The other day someone emailed me to inquire about helping them build a website for a new business venture.

I responded to the inquiry a day late because I didn’t notice it in my inbox right away. The automated subject header (“Internet marketing inquiry”) was missing and in it’s place was the phrase “not human.” Normally I would have deleted the message without reading any further as I get a lot of spam. But something made me stop and read further.

Turns out this person could not get past a troublesome captchca code on my website’s contact form. Yet she still took the time to email me directly and let me know that she was not able to successfully “verify her humanity.”

As someone who offers usability consulting, I felt a bit silly, and embarrassed to say the least. But I was also incredibly thankful.

This person could have clicked away to another consulting site in seconds. Instead, she took the time to not only explain the very poor usability of my contact page but then asked about possibly utilizing my services.

To me this anecdote could apply to numerous scenarios in business. Too often we feel hurt or even maimed by the words of others in a cyber world where words are all we really have.

But this is totally unnecessary, and often causes us to miss important opportunities for both new clients and the better operation of our business.

When someone takes the time to be honest with you, it usually means they care. And they care about at least one of the following:

  1. about helping you be more successful
  2. about looking smarter than you
  3. about getting something they need from you
  4. about expending energy for no good reason at all

Number 4 is not common but it does happen (hey, we all need a hobby). Number 1 is quite common and generally brings good karma in a networking situation. (Just don’t ask for anything in return. Be nice. Say “You’re welcome.” And go home.)

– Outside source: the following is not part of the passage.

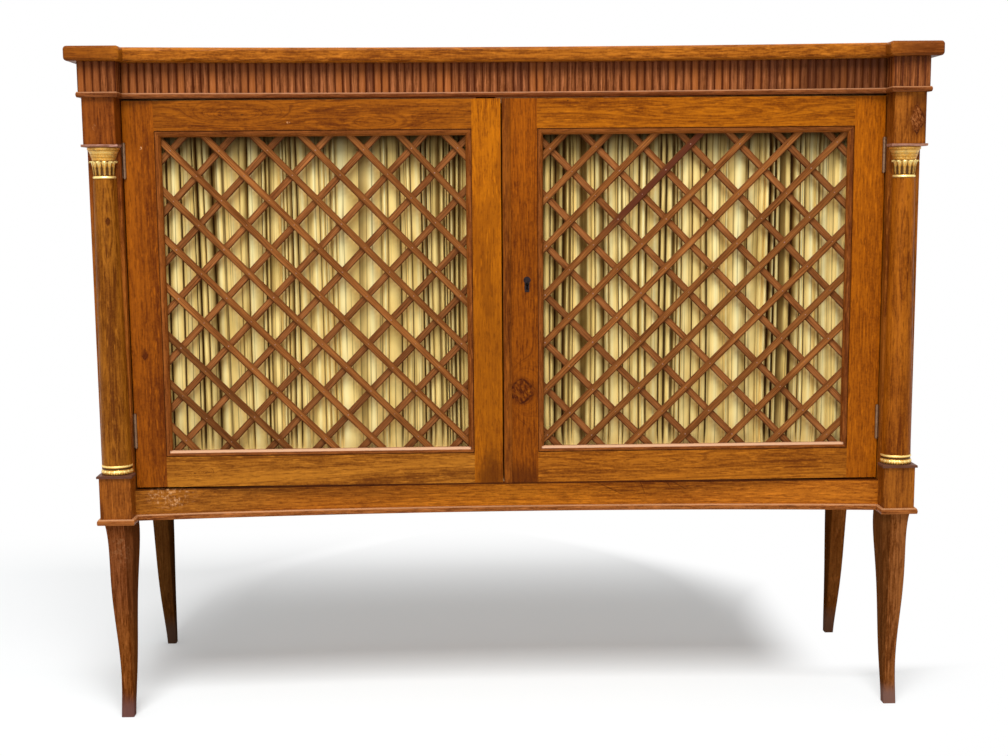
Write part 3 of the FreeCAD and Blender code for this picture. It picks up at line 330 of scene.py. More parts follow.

Number 2 is darned annoying, but you must let it go as soon as it happens. There’s work to be done, and it’s the kind of child’s play that will wear you down fast. In the meantime though, be on the lookout for Number 3. For when honesty happens in this context, a rare business opportunity has just come a knocking. Ask yourself:

  1. Is this person representative of my target market?
  2. Does he or she have connections to my target market?
  3. Is he or she is a potential ally?

More often than not, those who take the time to give honest-and unsolicited-advice or feedback are people who can benefit you or your business in some way. And when you think about it like that, you’ve just been given pure market intelligence. For free .

Lap it up. Forget about your feelings for a moment. And trip over yourself to address whatever business problem or issue this person has just helped you to uncover. This, of course, is after thanking them profusely for their thoughtful input.

Just remember to close the deal! You’ve got the hottest kind of prospect on your hands. Attentive. Thoughtful. Honest. And looking for a fair trade.

That’s what I call a golden opportunity.